CIP Director to Huffington Post: We Already Have ’Boots on Ground’ in Iraq

In a
Huffington Post blog posted by Hartung on Thursday, he wrote that in Obama's last September 11 speech on expanding US military intervention in Iraq and Syria, Obama continued the theme that he will not authorize "another ground war in Iraq," or the policy known as no "boots on the ground," as it has been described in other contexts.

Yet, there are already boots on the ground in Iraq, Hartung wrote, adding, "roughly 1,600 after the additional 475 troops the president announced recently on Wednesday."

"Carrying out the president's new strategy of "destroying" [so-called "Daesh"] ISIL could mean thousands more," Hartung said.

Referring to cartoonist Gary Varvel of the Indianapolis Star newspaper, Hartung said he "captured the absurdity of the administration's rhetoric best when he depicted two US soldiers swapping their boots for golf shoes to adhere to the president's "no boots on the ground" policy."
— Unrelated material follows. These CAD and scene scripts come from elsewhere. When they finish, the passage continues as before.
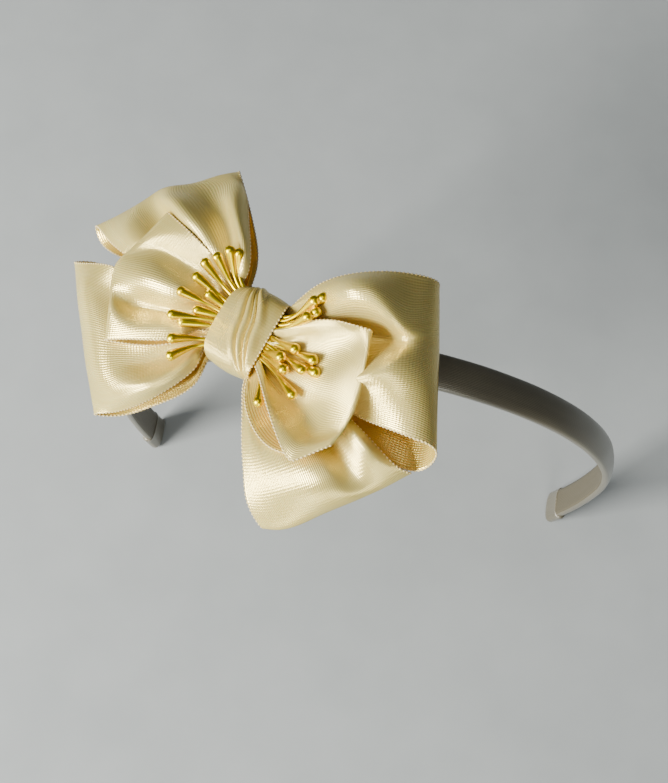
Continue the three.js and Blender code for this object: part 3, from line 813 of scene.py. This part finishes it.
def lower_ring():
    """The ring of ribbon that lies lowest, from the upper right to the lower left."""
    grid = ring_surface(RIGHT_LOWER, LEFT_LOWER,
                        [(0, (-4.5, 6, 6.4)), (1, (-2.5, -6, 6.4))],
                        [(0, (-4.5, 6, 4.0)), (1, (-2.5, -6, 4.0))],
                        RIBBON_COLUMNS, LOBE_ROWS, LOWER_PLEATS)
    declare_ring("lower_ribbon_loops", grid, "bow_loop_lower")


def upper_ring():
    """The ring across it, from the upper left to the lower right."""
    grid = ring_surface(mirrored(RIGHT_UPPER), LEFT_UPPER,
                        [(0, (-3.5, 6, 9.4)), (1, (-3.5, -6, 9.4))],
                        [(0, (-3.5, 6, 7.4)), (1, (-3.5, -6, 7.4))],
                        RIBBON_COLUMNS, LOBE_ROWS, UPPER_PLEATS)
    declare_ring("upper_ribbon_loops", grid, "bow_loop_upper")


def petal_ring():
    """The short ring on top, flattened into two petals."""
    grid = ring_surface(RIGHT_PETAL, LEFT_PETAL,
                        [(0, (-3.5, 4.5, 11.6)), (1, (-3.5, -4.5, 11.6))],
                        [(0, (-3.5, 4.5, 10.3)), (1, (-3.5, -4.5, 10.3))],
                        RIBBON_COLUMNS, LOBE_ROWS * 3 // 4, PETAL_PLEATS)
    declare_ring("petal_ribbon_loops", grid, "bow_petals")


# The knot: across is round the bow's middle, along is between its two edges
KNOT_HALF_LENGTH = 8.6
KNOT_HALF_WIDTH = 12
KNOT_LOW = 2.4
KNOT_HIGH = 15.8
KNOT_ROWS = 160
KNOT_COLUMNS = 121
KNOT_ROUNDNESS = 2 / 3
KNOT_CROWN = 0.9
KNOT_PINCH = 0.16
# Where the middle tuck starts along the knot, how far it slants, and how close the tucks draw
TUCK_START = 0.28
TUCK_SLANT = 0.62
TUCK_CLOSEST = 0.35
# Each tuck's offset along the knot, its height, below 0 for a groove, and its width
KNOT_TUCKS = [(-0.20, 0.35, 0.07), (-0.13, -0.75, 0.026), (-0.05, 0.55, 0.045), (0.02, -0.75, 0.022),
              (0.055, 0.35, 0.02), (0.10, -0.85, 0.024), (0.20, 0.85, 0.08)]


def knot_oval(angle, swell):
    """A point of the knot's section at an angle, moved outward by swell."""
    half_height = (KNOT_HIGH - KNOT_LOW) / 2
    c, s = np.cos(angle), np.sin(angle)
    sideways = np.sign(c) * np.abs(c) ** KNOT_ROUNDNESS * (KNOT_HALF_WIDTH + swell)
    rise = np.sign(s) * np.abs(s) ** KNOT_ROUNDNESS * (half_height + swell)
    return sideways, (KNOT_HIGH + KNOT_LOW) / 2 + rise


def knot_tucks(share, down):
    """How far the knot's cloth stands out at a share of its length.

    The tucks cross the knot slantwise as down runs from 0 at its upper end to 1 at its lower end,
    and they draw together at both ends."""
    middle = TUCK_START + TUCK_SLANT * down
    spread = TUCK_CLOSEST + (1 - TUCK_CLOSEST) * np.sin(math.pi * np.clip(down, 0, 1))
    height = 0.0
    for offset, size, width in KNOT_TUCKS:
        height = height + size * np.exp(-((share - middle - offset * spread) / width) ** 2)
    return height


def knot_wrap():
    """The ribbon wound round the bow's middle, with tucks that run round it."""
    angle = np.linspace(0, 2 * math.pi, KNOT_ROWS, endpoint=False)[:, None]
    share = np.linspace(0, 1, KNOT_COLUMNS)[None, :]
    down = 0.5 - 0.5 * np.cos(angle)
    tuck = knot_tucks(share, down) * np.clip(np.sin(angle) + 0.5, 0, 1)
    crown = KNOT_CROWN * (1 - (2 * share - 1) ** 2)
    pinch = 1 - KNOT_PINCH * np.abs(np.cos(angle)) ** 3
    sideways, up = knot_oval(angle, tuck + crown - KNOT_CROWN)
    along = (2 * share - 1) * KNOT_HALF_LENGTH * pinch
    grid = on_bow(on_knot(along, sideways, up))[:, ::-1]
    wrap = thick_sheet("knot_ribbon", grid, RIBBON_THICKNESS)
    finish_piece(wrap, CREAM, "cream_satin", "knot_wrap")
    edge = selvedge("knot_ribbon_picots", [grid[:, 0]], CREAM_THREAD)


# ---------- the stamens ----------
# Each thread runs through the knot and carries a pearl bud at both ends. A row holds the left bud's
# place and the right bud's place in bow coordinates, and where the thread leaves the knot each side.

STAMENS = [
    ((-18.2, 16.2, 18.5), (13, 20.2, 20), 10.6, 6.9),
    ((-20, 14.9, 20.3), (12, 18.1, 21), 9.5, 5.7),
    ((-22.1, 11.2, 20.2), (14, 16.2, 19.5), 8.2, 4.4),
    ((-23.9, 7.6, 20.3), (13.4, 13.7, 20.5), 6.4, 3),
    ((-23.1, 2.9, 20.3), (16.3, 4.5, 18.5), 4.2, 0.8),
    ((-18.5, 1.5, 17), (22.5, 5.3, 18.5), 2.6, -0.3),
    ((-23.7, -3.2, 20.3), (21.9, 1.3, 18.5), 1.1, -1.4),
    ((-18, -4.5, 17), (25, 3.1, 17.5), -0.3, -2.4),
    ((-20.9, -10.1, 20.3), (14.1, 0.7, 17.8), -1.9, -3.4),
    ((-18.6, -9.8, 17.6), (17.3, -1.6, 17.8), -3.4, -4.4),
    ((-15.9, -15, 20), (23.4, -5.5, 16.5), -7.2, -5.5),
    ((-13.4, -19.1, 18), (17.2, -13.2, 17), -8.5, -7.3),
]
KNOT_EDGE = KNOT_HALF_LENGTH - 0.6
STEM_UP = 13.9
STEM_DIP = 0.4
STEM_ARCH = 0.012


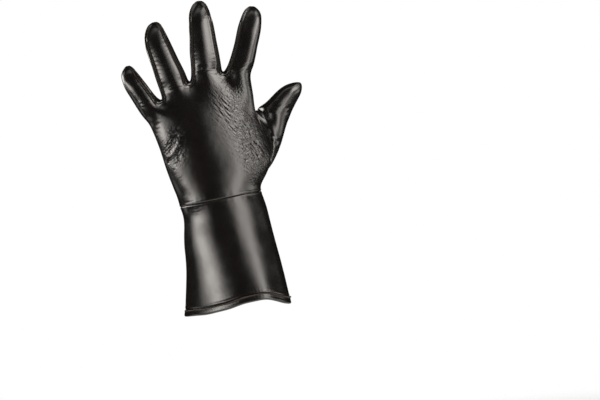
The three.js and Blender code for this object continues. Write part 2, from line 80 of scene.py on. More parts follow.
# The cuff and the palm from the hem up to just under the fingers, their outline as seen from the back.
# slant: how far a section rises from left to right. back and palm: how far out its middle stands. turn: how
# much nearer to the back its side towards the thumb stands than its middle. spread: how far its points have
# moved to where the fingers need them. wave: its share of the hem's wave.
SECTIONS = table(
    "z slant left right back palm turn spread wave",
    (-112.0, 0.0, -55.2, 57.0, 41.0, 42.0, 14.5, 0, 1.0),
    (-105.0, 0.0, -53.2, 56.0, 39.6, 40.6, 12.9, 0, 0.95),
    (-103.0, 0.0, -52.6, 55.7, 39.2, 40.2, 12.4, 0, 0.9),
    (-85.0, 0.0, -49.2, 53.8, 36.2, 37.0, 8.5, 0, 0.5),
    (-62.0, 0.0, -45.5, 51.1, 32.8, 33.4, 4.5, 0, 0.1),
    (-38.0, 1.0, -44.2, 48.0, 29.4, 29.8, 1.5, 0, 0.0),
    (-15.0, 3.5, -41.4, 45.0, 26.4, 26.8, -0.5, 0, 0.0),
    (0.0, 5.3, -42.9, 42.0, 25.4, 26.2, -1.8, 0, 0.0),
    (11.0, 4.0, -44.7, 45.2, 24.6, 26.4, -2.8, 0.15, 0.0),
    (28.0, 2.0, -49.2, 54.6, 23.2, 26.0, -4.0, 0.3, 0.0),
    (47.0, 0.0, -53.0, 55.2, 22.0, 24.0, -5.0, 0.5, 0.0),
    (66.0, 0.0, -56.6, 51.8, 21.2, 20.5, -5.4, 0.7, 0.0),
    (84.0, 0.0, -61.8, 47.6, 20.6, 17.4, -3.4, 0.9, 0.0),
)
HEM_SECTIONS = 2  # the first sections, where the leather is turned under
HEM_STITCHES = 1  # the section that the hem's stitches follow
WRIST = 7  # the section of the wrist seam
BACK_SQUARENESS = 1.95  # 2 is an ellipse, more is nearer to a box
PALM_SQUARENESS = 2.3
KNUCKLE_FALL = 0.44  # how much of the way down to the fingers the back falls halfway past the knuckles
KNUCKLE_VALLEYS = 0.1  # and how much of the dips between the fingers it has there

HEM_WAVE = table(
    "across rise",
    (-1.0, -3.0),
    (-0.54, -2.9),
    (-0.12, 0.3),
    (0.12, 3.3),
    (0.35, 4.7),
    (0.57, 5.0),
    (0.75, 2.0),
    (0.88, -1.2),
    (1.0, -3.7),
)

# Sections of each finger seen from the back, from its root up, and its tip. roll: how much nearer to the
# palm its side towards the thumb stands than its middle.
FINGER_COLUMNS = "x1 z1 x2 z2 y depth roll"
FINGERS = {
    "little": table(
        FINGER_COLUMNS,
        (-71.2, 101.4, -48.7, 111.0, -3.4, 24.6, 0),
        (-75.3, 110.2, -53.5, 117.0, -3.8, 22.4, 0),
        (-79.2, 118.8, -58.9, 126.4, -4.0, 21.2, 0),
        (-82.9, 128.4, -63.7, 134.8, -3.6, 19.8, 0),
        (-84.3, 139.0, -68.1, 142.2, -2.4, 16.4, 0),
    ),
    "ring": table(
        FINGER_COLUMNS,
        (-45.9, 112.2, -16.5, 126.0, -1.6, 27.0, 0),
        (-48.3, 126.4, -18.8, 134.4, -2.0, 26.2, 0.3),
        (-50.7, 140.6, -23.2, 147.6, -1.9, 25.4, 0.6),
        (-53.5, 153.8, -27.1, 160.4, -1.2, 24.2, 0.8),
        (-55.4, 168.0, -31.3, 172.8, 0.0, 22.2, 0.8),
        (-52.6, 181.4, -34.9, 182.8, 1.6, 16.6, 0.5),
    ),
    "middle": table(
        FINGER_COLUMNS,
        (-13.7, 126.8, 19.4, 131.0, 0.2, 27.8, 0.5),
        (-11.6, 139.2, 19.0, 138.8, -0.2, 27.0, 1.0),
        (-10.7, 153.2, 18.4, 152.8, -0.2, 26.2, 1.4),
        (-9.2, 168.0, 17.6, 168.0, 0.4, 24.8, 1.4),
        (-7.5, 183.2, 16.6, 182.6, 1.6, 22.6, 1.2),
        (-4.6, 196.4, 14.2, 195.2, 3.4, 17.6, 0.6),
    ),
    "index": table(
        FINGER_COLUMNS,
        (22.2, 131.2, 47.4, 120.2, 2.2, 26.6, -1),
        (27.4, 138.8, 51.2, 130.0, 1.8, 24.8, -2),
        (32.9, 150.4, 56.0, 142.0, 2.0, 23.8, -2.8),
        (37.8, 162.8, 60.4, 154.6, 3.0, 22.6, -2.8),
        (42.4, 175.6, 64.9, 168.0, 4.6, 21.2, -2.4),
        (48.6, 187.3, 67.0, 181.6, 6.2, 16.8, -1.4),
    ),
}
FINGER_TIPS = {
    "little": (-76.6, -1.4, 149.4),
    "ring": (-42.8, 2.8, 190.4),
    "middle": (6.0, 4.8, 206.0),
    "index": (59.8, 7.2, 192.8),
}
FINGER_NAMES = list(FINGERS)
FOURCHETTES = [f"fourchette_{near}_{far}" for near, far in zip(FINGER_NAMES, FINGER_NAMES[1:])]
CORNER = 0.74  # how far out the corners of a finger's section stand on the palm: the seams lie there
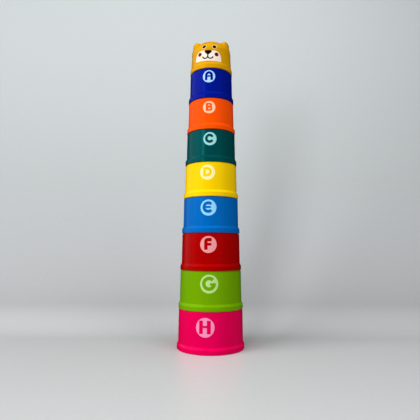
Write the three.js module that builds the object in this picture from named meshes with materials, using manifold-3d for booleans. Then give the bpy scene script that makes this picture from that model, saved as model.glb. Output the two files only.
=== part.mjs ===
// A tower of stacking cups: eight tapered cups, mouth down, with a bear's head on top.
// Each piece is a one-piece plastic moulding that rests on the ledge of the piece below,
// round a low raised boss that keeps it centred.
// Millimetres, +Z up. The origin is on the table, at the middle of the largest cup's mouth,
// and the tower's front faces -Y.

import * as THREE from "three";
import { mergeVertices } from "three/addons/utils/BufferGeometryUtils.js";
import Module from "manifold-3d";

// The tower
const BASE_RIM_RADIUS = 44; // the largest cup's mouth, over its rim
const RADIUS_STEP = 1.9; // how much smaller each piece's rim is than the one below
const SMALLEST_PITCH = 41.3; // how far the smallest cup lifts the piece above it
const PITCH_STEP = 1.0; // how much taller each larger cup is, and
const PITCH_GROWTH = 0.055; // how fast that difference itself grows
const SEAT_GAP = 0.1; // air between a rim and the ledge that it rests on
const SEGMENTS = 40; // flats round each turned shape

// The wall and its rim band, which every piece shares
const WALL = 1.3; // side wall
const END_WALL = 1.5; // closed end
const RIM_WALL = 1.7; // wall of the rim band
const RIM_CHAMFER = 0.5; // broken edge at the foot of the rim
const BAND_HEIGHT = 4.8; // upright part of the rim band
const FLARE_MID = 7.2; // the flare's bend, between the band and the side wall
const FLARE_TOP = 8.6; // where the flare meets the side wall
const BAND_OVERHANG = 1.7; // how far a cup's rim band stands out from its side wall
const FLARE_MID_SHARE = 0.75; // how much of that the flare has lost at its bend

// A cup's closed end
const SHOULDER_INSET = 2.3; // the shoulder's radius is this much less than the rim's
const EDGE_CHAMFER = 0.4; // broken edges of the shoulder and the boss
const BOSS_HEIGHT = 2.5; // the boss that enters the mouth of the piece above
const BOSS_CLEARANCE = 0.4; // its clearance in that mouth

// The bear's head
const HEAD_BAND_OVERHANG = 1.2; // its side wall is nearer to flush with its rim band
const HEAD_SHOULDER_Z = 28; // where its side wall turns into the dome
const HEAD_SHOULDER_INSET = 2.2; // how much the side wall has drawn in by then
const DOME_HEIGHT = 18.5;
const DOME_STEPS = 7; // flats from the shoulder to the crown
const EAR_OFFSET = 18.9; // from the axis to the middle of each ear
const EAR_RADIUS = 6.0;
const EAR_FOOT_Z = 31; // an ear is an upright capsule between these two heights,
const EAR_CENTRE_Z = 41.0;
const EAR_DEPTH = 2.0; // deeper than it is wide by this much
const EAR_SEGMENTS = 20;
const EAR_CAP_STEPS = 4;
const HEAD_TURN = -6; // degrees: it stands turned a little to the viewer's left

const CUPS = [
  // from the bottom of the tower to the top
  { name: "cup_h", colour: "#e3024f" },
  { name: "cup_g", colour: "#75ad07" },
  { name: "cup_f", colour: "#ad0203" },
  { name: "cup_e", colour: "#045fc2" },
  { name: "cup_d", colour: "#f4cb05" },
  { name: "cup_c", colour: "#064f50" },
  { name: "cup_b", colour: "#f9560b" },
  { name: "cup_a", colour: "#02188f" },
];
const HEAD_COLOUR = "#e6a008";

const wasm = await Module();
wasm.setup();

function plastic(colour) {
  return new THREE.MeshStandardMaterial({ color: colour, roughness: 0.32, metalness: 0 });
}

function rimRadius(level) {
  return BASE_RIM_RADIUS - RADIUS_STEP * level;
}

// The height from a cup's rim to the rim of the piece that stands on it.
function pitch(level) {
  const fromSmallest = CUPS.length - 1 - level;
  return SMALLEST_PITCH + PITCH_STEP * fromSmallest + PITCH_GROWTH * fromSmallest ** 2;
}

// Turns a closed outline of [radius, height] points about Z.
function turned(outline) {
  const points = outline.map(([radius, height]) => new THREE.Vector2(radius, height));
  return new THREE.LatheGeometry(points, SEGMENTS).rotateX(Math.PI / 2);
}

// The inside of a piece near its mouth, from the side wall down to the foot of the rim.
function innerMouth(rim, overhang) {
  return [
    [rim - overhang - WALL, FLARE_TOP],
    [rim - RIM_WALL, BAND_HEIGHT],
    [rim - RIM_WALL, 0],
  ];
}

// The outside of the rim band, from the foot of the rim up to the side wall.
function outerBand(rim, overhang) {
  return [
    [rim - RIM_CHAMFER, 0],
    [rim, RIM_CHAMFER],
    [rim, BAND_HEIGHT],
    [rim - overhang * FLARE_MID_SHARE, FLARE_MID],
    [rim - overhang, FLARE_TOP],
  ];
}

// A cup stands on its mouth: the outline runs up the inside of its closed end,
// down the inner wall, round the rim and back up the outside.
function cupGeometry(level) {
  const rim = rimRadius(level);
  const shoulder = rim - SHOULDER_INSET;
  const boss = rimRadius(level + 1) - RIM_WALL - BOSS_CLEARANCE;
  const ledge = pitch(level) - SEAT_GAP;
  const top = ledge + BOSS_HEIGHT;
  return turned([
    [0, top - END_WALL],
    [boss - WALL, top - END_WALL],
    [boss - WALL, ledge - END_WALL],
    [shoulder - WALL, ledge - END_WALL],
    ...innerMouth(rim, BAND_OVERHANG),
    ...outerBand(rim, BAND_OVERHANG),
    [shoulder, ledge - EDGE_CHAMFER],
    [shoulder - EDGE_CHAMFER, ledge],
    [boss, ledge],
    [boss, top - EDGE_CHAMFER],
    [boss - EDGE_CHAMFER, top],
    [0, top],
  ]);
}

// A quarter ellipse from the head's shoulder to its crown.
function domeOutline(radius, height) {
  const points = [];
  for (let step = 0; step <= DOME_STEPS; step += 1) {
    const angle = (Math.PI / 2) * (step / DOME_STEPS);
    const reach = step === DOME_STEPS ? 0 : radius * Math.cos(angle);
    points.push([reach, HEAD_SHOULDER_Z + height * Math.sin(angle)]);
  }
  return points;
}

// A solid that manifold-3d can cut, from a closed three.js geometry.
function solid(geometry) {
  geometry.deleteAttribute("normal");
  geometry.deleteAttribute("uv");
  const merged = mergeVertices(geometry);
  return new wasm.Manifold(
    new wasm.Mesh({
      numProp: 3,
      vertProperties: merged.attributes.position.array,
      triVerts: Uint32Array.from(merged.index.array),
    }),
  );
}

function geometryOf(manifold) {
  const mesh = manifold.getMesh();
  const geometry = new THREE.BufferGeometry();
  geometry.setAttribute("position", new THREE.BufferAttribute(mesh.vertProperties, 3));
  geometry.setIndex(new THREE.BufferAttribute(mesh.triVerts, 1));
  geometry.computeVertexNormals();
  return geometry;
}

// The ear on the given side of the head, drawn in all round by the inset.
function ear(side, inset) {
  const radius = EAR_RADIUS - inset;
  const length = EAR_CENTRE_Z - EAR_FOOT_Z;
  const lobe = new THREE.CapsuleGeometry(radius, length, EAR_CAP_STEPS, EAR_SEGMENTS);
  lobe.rotateX(Math.PI / 2);
  lobe.scale(1, EAR_DEPTH, 1);
  lobe.translate(side * EAR_OFFSET, 0, EAR_FOOT_Z + length / 2);
  return solid(lobe);
}

// The head is a hollow cup too: its wall, dome and ears keep an even thickness.
function headGeometry() {
  const rim = rimRadius(CUPS.length);
  const shoulder = rim - HEAD_SHOULDER_INSET;
  const outline = [
    [0, 0],
    ...outerBand(rim, HEAD_BAND_OVERHANG),
    ...domeOutline(shoulder, DOME_HEIGHT),
  ];
  const below = -FLARE_TOP;
  const cavity = [
    [0, below],
    [rim - RIM_WALL, below],
    ...innerMouth(rim, HEAD_BAND_OVERHANG).reverse(),
    ...domeOutline(shoulder - WALL, DOME_HEIGHT - END_WALL),
  ];
  let outside = solid(turned(outline));
  let inside = solid(turned(cavity));
  for (const side of [-1, 1]) {
    outside = outside.add(ear(side, 0));
    inside = inside.add(ear(side, WALL));
  }
  return geometryOf(outside.subtract(inside));
}

const tower = new THREE.Group();
let seat = 0;
CUPS.forEach(({ name, colour }, level) => {
  const cup = new THREE.Mesh(cupGeometry(level), plastic(colour));
  cup.name = name;
  cup.position.z = seat;
  tower.add(cup);
  seat += pitch(level);
});

const head = new THREE.Mesh(headGeometry(), plastic(HEAD_COLOUR));
head.name = "bear_head";
head.position.z = seat;
head.rotation.z = THREE.MathUtils.degToRad(HEAD_TURN);
tower.add(head);

export default tower;
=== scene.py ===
"""A tower of stacking cups topped by a bear's head, standing on a pale paper sweep.

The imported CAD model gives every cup's place and size. Each piece is turned again here with rounded
edges, printed with its badge or face as thin shells of ink, and given a moulded plastic material.
Lengths are in metres, as in the frame; MM turns a millimetre figure into metres.
"""

import math
from collections import namedtuple

import bpy
import numpy as np
from mathutils import Euler, Matrix, Quaternion, Vector
from mathutils.geometry import delaunay_2d_cdt


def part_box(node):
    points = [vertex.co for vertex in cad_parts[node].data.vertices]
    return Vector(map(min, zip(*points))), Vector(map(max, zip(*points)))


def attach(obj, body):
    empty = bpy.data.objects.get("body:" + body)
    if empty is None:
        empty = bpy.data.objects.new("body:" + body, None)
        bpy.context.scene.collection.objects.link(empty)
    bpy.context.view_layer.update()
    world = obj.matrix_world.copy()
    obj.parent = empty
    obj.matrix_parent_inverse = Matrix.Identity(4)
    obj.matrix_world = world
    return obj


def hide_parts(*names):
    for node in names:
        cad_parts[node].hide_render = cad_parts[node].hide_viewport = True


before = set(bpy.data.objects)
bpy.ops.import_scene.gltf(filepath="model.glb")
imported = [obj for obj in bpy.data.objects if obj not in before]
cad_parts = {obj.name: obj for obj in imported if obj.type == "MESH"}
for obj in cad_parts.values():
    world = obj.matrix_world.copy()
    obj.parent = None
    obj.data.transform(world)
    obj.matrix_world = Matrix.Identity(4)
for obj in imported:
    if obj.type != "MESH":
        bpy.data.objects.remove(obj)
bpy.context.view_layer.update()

MM = 0.001

# Every piece's wall and rim band, measured up from its rim
WALL = 1.3 * MM
END_WALL = 1.5 * MM
RIM_WALL = 1.7 * MM
BAND_HEIGHT = 4.8 * MM
BAND_RISE = 0.8 * MM  # the band reaches this much higher outside than inside
BAND_OVERHANG = 1.7 * MM
FLARE_TOP = 8.6 * MM
FOOT_FILLET = 0.8 * MM  # round the outside of the rim's foot
LIP_FILLET = 0.2 * MM  # and round its inside
BAND_FILLET = 1.2 * MM
FLARE_FILLET = 1.0 * MM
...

"Words matter when it comes to issues of war and peace. The war in Vietnam was not a "police action," and the invasion of Cambodia was not an "incursion," as the administrations of that era often claimed. And the Obama administration's "military action" or "military engagement" in Iraq and Syria is just war by another name," Hartung wrote in his blog.

He added: "The mantra of "no boots on the ground" is a political marketing technique designed to mobilize a war-weary American public after over a decade of costly and disastrous fighting in Iraq and Afghanistan."

Hartung said that, "It's worth looking back at the administration's ever expanding rationales for being in Iraq. A brief timeline is in order," as Hartung wrote:

In June, there were over 500 troops sent to Iraq to either protect the embassy in Baghdad or begin training and providing intelligence for Iraqi forces.

In August, the bombing began, but allegedly only to protect US personnel in Iraq and stave off a humanitarian disaster. Additional troops were sent to assess the scope of the mission to break the ISIL blockade of Mt. Sinjar and free members of the Izadi minority trapped there.

A few days later, air strikes were expanded to support Kurdish and Iraqi forces seeking to wrest control of a dam in Mosul from ISIL. Along the way the US and its allies began arming Kurdish forces to slow down the advance of ISIL while buying time to arm Kurdish forces.

Now the administration has pledged to "degrade and destroy" ISIL, in part by arming the "moderate" Syrian opposition forces and bombing ISIL sites within Syria, and in part by increasing arms and training for the Iraqi military.

Hartung continued by saying, "As Obama acknowledged last night [on September 11], the new, expanded US intervention in Iraq will result in the deployment of more troops, to serve as spotters for air strikes, to train and advise Iraqi forces, and to gather intelligence on ISIL movements."
He added that, "All of these activities will almost certainly result in increasing US troop levels in Iraq beyond the 1,600 now authorized."

"It's unlikely that this intervention will ever look like George W. Bush's war in Iraq, which peaked at over 160,000 troops and a comparable number of private contractors."

"However, if the mission is truly an open-ended effort to "degrade and destroy" Daesh," Hartung further wrote, "it is virtually inevitable that more US troops will be sent to Iraq, and that some of them will take on combat roles."

Hartung said that due to all this, "This is the moment when public opinion and citizen action are critical. A significant majority of Americans now support air strikes in Iraq, but nearly two-thirds oppose sending ground troops."

"Acquiescing in the current escalation of the war is likely to lead to the exact situation that nearly two-thirds of the public opposes -- a ground war in Iraq. The time to make that connection and speak out against the rapidly escalating war in Iraq and Syria is now," he wrote.

"Contrary to the discussion on Capitol Hill and in much of the media, there are alternatives to widening the war in Iraq and Syria," he stated.

Hartung, in reference to an article in today's New York Times, said it has noted the following: "Some officials and terrorism experts believe that the actual danger posed by ISIL has been distorted in hours of television punditry and alarmist statements by politicians." As a result, "There has been little substantive debate about the unintended consequences of expanding American military action in the Middle East."

Meanwhile, Hartung provided in his blogs names of some organizations that have put forward alternative proposals for dealing with the Daesh threat.

For instance, Hartung said the plan by the Win Without War's organization focuses on cutting off Daesh funding sources, stemming the flow of arms and fighters into the region, addressing the underlying political grievances that have led some forces to form a tactical alliance with Daesh, providing adequate humanitarian aid to refugees from the wars in Syria and Iraq, and crafting a truly international solution.